Abstract: Perovskite solar cells promise to yield efficiencies beyond 30% by further improving the quality of the materials and devices. Electronic defect passivation, and suppression of detrimental charge-carrier recombination at the different device interfaces has been used as a strategy to achieve high performance perovskite solar cells. In this presentation, I will discuss the role of electronic defects and how these can be passivated to improve charge-carrier lifetimes and to achieve high open-circuit voltages. I will discuss the characterization of 2D and 3D defects, such as grain boundaries, crystal surface defects, and precipitate formation within the films, by synchrotron-based techniques. The importance of interfaces and their contribution to detrimental recombination will also be discussed. As a result of these contributions to better understanding 2D and 3D defects, the perovskite solar cell field has been able to improve device performance. Albeit the rapid improvements in performance, there is still a need to improve these defects to push these solar cells beyond the current state-of-the-art.
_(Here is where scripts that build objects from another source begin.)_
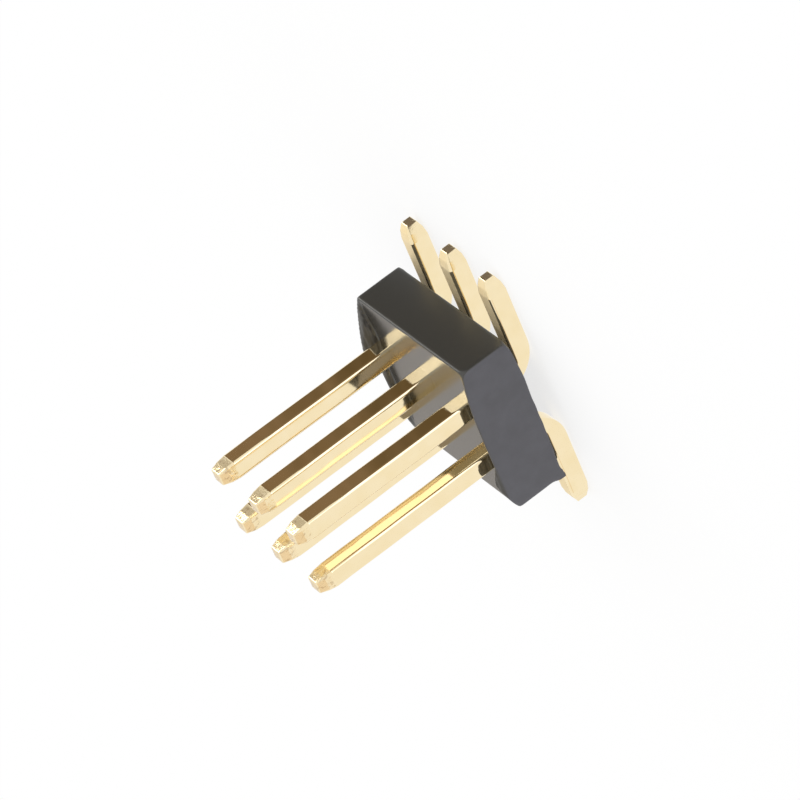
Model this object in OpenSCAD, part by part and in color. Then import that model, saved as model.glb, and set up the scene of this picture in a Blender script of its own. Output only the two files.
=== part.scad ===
// Dual-row surface-mount pin header, cut from a longer strip.
// It stands on its tails: z = 0 is the board, +Z points along the mating pins,
// X runs along the columns and Y across the two rows. Row a is at +Y, row b at -Y.

/* [Layout] */
// Number of pin columns
columns = 3; // [1:1:20]
// Distance from one column to the next
pitch = 1.27; // [1:0.01:2.54]
// Distance between the two rows
row_pitch = 1.27; // [1:0.01:2.54]

/* [Insulator] */
// Thickness of the moulded bar
bar_h = 1.02; // [0.8:0.02:2.6]
// Plastic from a row's centre line to the long side
side_margin = 1.09; // [0.7:0.01:1.6]
// Plastic from the outermost column's centre line to the cut end
end_margin = 0.51; // [0.35:0.01:0.8]
// Radius of the bar's four long edges
bar_edge_r = 0.03; // [0.02:0.01:0.2]

/* [Pin wire] */
// Side of the square wire
wire = 0.4; // [0.3:0.01:0.5]
// Radius of the wire's long edges
wire_edge_r = 0.06; // [0.02:0.01:0.1]
// Clearance on each side between a pin and its hole, 0 for a press fit
hole_gap = 0; // [0:0.005:0.03]

/* [Mating ends] */
// Length of a pin above the bar, point included
mating_h = 4.05; // [2:0.05:9]
// Length of the tapered point
point_taper = 0.35; // [0.1:0.01:0.6]
// Side of the flat at the very end of the point
point_flat = 0.27; // [0.1:0.01:0.28]
// How much fuller a point is at its middle than a straight taper, as a share of the narrowing
point_bulge = 0.2; // [0.05:0.05:0.4]

/* [Solder tails] */
// Inside radius of the right-angle bend
bend_r = 0.12; // [0.04:0.01:0.4]
// How much rounder the outside of the bend is than wire of full thickness would be
bend_thinning = 0.25; // [0.05:0.01:0.3]
// Straight wire showing between the bar and the bend
bend_drop = 0.02; // [0.01:0.01:0.5]
// How far a tail reaches out beyond the bar's long side
tail_reach = 1.12; // [0.6:0.01:3]
// Length of the taper at the tail's end
tail_taper = 0.35; // [0.1:0.01:0.5]
// Side of the flat at the tail's end
tail_flat = 0.2; // [0.1:0.01:0.28]

/* [Cut ends] */
// Height of the tall part of the lip raised at the -X end
lip_left_h = 0.31; // [0.1:0.01:0.5]
// Length of that tall part, counted from the +Y side
lip_left_len = 2; // [0.8:0.05:2.3]
// Thickness of that tall part where it swells most
lip_swell = 0.24; // [0.12:0.01:0.28]
// Height of the tall part of the lip raised at the +X end
lip_right_h = 0.25; // [0.1:0.01:0.5]
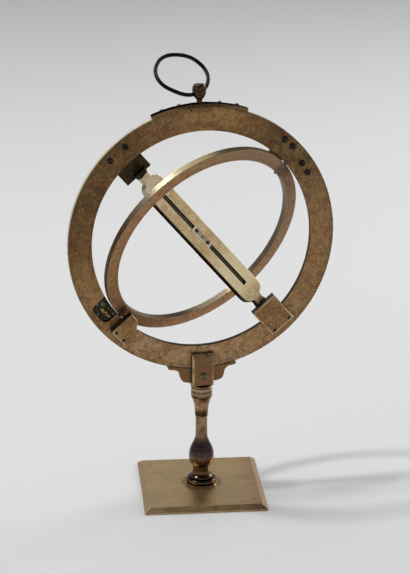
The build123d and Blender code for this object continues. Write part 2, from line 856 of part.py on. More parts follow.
def make_bail():
    """Plain wire ring through the shackle, standing over to one side."""
    centre = bail_point() + bail_lean() * bail_r
    normal = bail_axis().cross(bail_lean())
    return Location(Plane(origin=centre, x_dir=bail_axis(), z_dir=normal)) * Torus(bail_r, bail_wire / 2)


# Assembly: one file for each piece

upper_pivot = radial(hour_axis_angle)
lower_pivot = radial(hour_axis_angle + 180)
upper_pole = radial(pole_angle)
lower_pole = radial(pole_angle + 180)
front_cheek = make_cheek()
lower_pole_block = make_pole_block(lower_pole_lap, lower_pole_side, lower_pole_width, lower_pole_screws)
upper_pole_block = make_pole_block(upper_pole_lap, upper_pole_side, upper_pole_width, upper_pole_screws)


def screw_set(places, front_head, block_height):
    """Screws of one block, in its radial frame."""
    return [cross_screw(lap, w, front_head, block_height) for lap, w in places]


upper_half = half_block(upper_half_height, upper_half_lap, upper_half_screws)
lower_half = half_block(lower_half_height, lower_half_lap, lower_half_screws)
upper_set = screw_set(upper_half_screws + plain_block_screws, True, upper_half_height)
lower_set = screw_set(lower_half_screws, False, lower_half_height)
spare_set = screw_set(spare_screws, False, -open_recess_depth - spare_screw_sunk)
lower_pole_set = screw_set(lower_pole_screws, False, pole_block_thickness)
upper_pole_set = screw_set(upper_pole_screws, True, pole_block_thickness)

pieces = {
    "base_plate": make_base_plate(),
    "base_screw": make_base_screw(),
    "column": make_column(),
    "head_pins": make_head_pins(),
    "head_saddle": make_head_saddle(),
    "front_cheek": front_cheek,
    "back_cheek": mirror(front_cheek, about=Plane.XZ),
    "clamp_screw": make_clamp_screw(),
    "meridian_ring": make_meridian_ring(),
    "pole_block_upper": upper_pole * behind(upper_pole_block),
    "pole_block_lower": lower_pole * lower_pole_block,
    "pole_screws_upper": Compound(children=[upper_pole * screw for screw in upper_pole_set]),
    "pole_screws_lower": Compound(children=[lower_pole * screw for screw in lower_pole_set]),
    "bridge_pin_upper": upper_pole * make_pole_pin(),
    "bridge_pin_lower": lower_pole * make_pole_pin(),
    "pivot_block_lower": lower_pivot * lower_half,
    "pivot_block_upper": upper_pivot * behind(upper_half),
    "pivot_block_plain": upper_pivot * behind(plain_block()),
    "pivot_screws_upper": Compound(children=[upper_pivot * screw for screw in upper_set]),
    "pivot_screws_lower": Compound(children=[lower_pivot * screw for screw in lower_set + spare_set]),
    "hour_pin_upper": upper_pivot * make_hour_pin(),
    "hour_pin_lower": lower_pivot * make_hour_pin(),
    "hour_ring": make_hour_ring(),
    "bridge": make_bridge(),
    "cursor_front": make_cursor_front(),
    "cursor_back": make_cursor_back(),
    "cursor_screws": make_cursor_screws(),
    "hanger": make_hanger(),
    "strap_screws": make_strap_screws(),
    "shackle": make_shackle(),
    "bail": make_bail(),
}

for name, shape in pieces.items():
    export_step(shape, f"parts/{name}.step")
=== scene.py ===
import json
import math

import bmesh
import bpy
import numpy as np
from mathutils import Matrix, Vector


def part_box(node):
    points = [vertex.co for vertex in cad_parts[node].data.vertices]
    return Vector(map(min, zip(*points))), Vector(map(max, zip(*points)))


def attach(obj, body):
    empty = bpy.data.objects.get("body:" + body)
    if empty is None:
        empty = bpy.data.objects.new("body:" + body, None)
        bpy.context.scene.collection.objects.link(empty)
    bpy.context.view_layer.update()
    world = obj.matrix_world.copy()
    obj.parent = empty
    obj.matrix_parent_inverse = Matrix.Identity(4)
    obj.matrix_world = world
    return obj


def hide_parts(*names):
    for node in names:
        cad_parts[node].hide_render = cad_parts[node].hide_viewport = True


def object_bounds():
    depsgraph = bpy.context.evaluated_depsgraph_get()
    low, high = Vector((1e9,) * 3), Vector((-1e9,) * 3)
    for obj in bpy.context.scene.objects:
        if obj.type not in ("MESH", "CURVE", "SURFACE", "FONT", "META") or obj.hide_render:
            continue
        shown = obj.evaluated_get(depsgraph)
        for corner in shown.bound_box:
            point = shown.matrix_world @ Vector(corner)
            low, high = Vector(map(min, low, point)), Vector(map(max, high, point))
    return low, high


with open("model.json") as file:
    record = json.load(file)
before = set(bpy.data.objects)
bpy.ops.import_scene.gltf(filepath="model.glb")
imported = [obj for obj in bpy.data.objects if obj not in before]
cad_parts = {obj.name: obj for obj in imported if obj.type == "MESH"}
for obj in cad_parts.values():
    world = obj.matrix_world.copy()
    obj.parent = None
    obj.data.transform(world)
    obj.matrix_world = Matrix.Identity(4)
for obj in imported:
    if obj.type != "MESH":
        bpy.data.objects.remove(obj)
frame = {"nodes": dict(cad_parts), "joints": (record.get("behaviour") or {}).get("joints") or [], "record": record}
cad_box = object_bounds()
mm = 0.001

# Camera at the photograph's place, in metres and degrees
camera_place = (-0.25262, -0.98960, 0.48414)
camera_yaw = 14.42
camera_pitch = -19.47
camera_roll = 0.20
camera_lens = 169.8
camera_sensor = 36.0

# Studio light: directions towards each lamp, distances and sizes in metres, powers in watts
key_toward = (-0.60, 0.11, 1.0)
key_distance = 1.7
key_size = 0.16
key_power = 11.0
fill_toward = (1.0, 0.40, 0.50)
fill_distance = 1.6
fill_size = 0.7
fill_power = 8.8
top_toward = (-0.10, 0.30, 0.94)
top_distance = 1.8
top_size = 1.2
top_power = 11.0
floor_size = 14.0
sky_strength = 1.0
sky_stops = ((0.50, "#C4C4C5"), (0.67, "#D8D8D9"), (0.76, "#808080"), (0.84, "#48484A"), (1.0, "#38383A"))

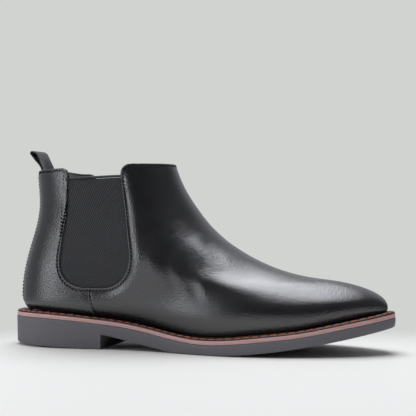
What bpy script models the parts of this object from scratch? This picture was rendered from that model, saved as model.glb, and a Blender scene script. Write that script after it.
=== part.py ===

Bio: : Prof. Correa-Baena joined the faculty at Georgia Tech in the Spring of 2019. Prof. Correa-Baena received his PhD from the University of Connecticut and was a postdoctoral fellow at the Ecole Polytechnique Fédérale de Lausanne and the Massachusetts Institute of Technology. His contributions have helped boost the efficiencies of perovskite solar cells beyond 25%. He has also been named 2019 Highly Cited Researcher by Clarivate Analytics (Web of Science), which makes him a top 0.1% most cited scientist across fields. The Correa-Baena group focuses on the understanding and control of low-cost semiconductor electronic dynamics at the nanoscale, particularly in solar cell and light emitting diode applications. Advanced deposition techniques are being developed in his group with emphasis on nanometer-scale design and high throughput. Current projects include high-throughput deposition of halide perovskites with nanoscale control, synchrotron-based elemental imaging and mapping techniques with nanoscale resolution, and development of new materials for improved solar cell performance.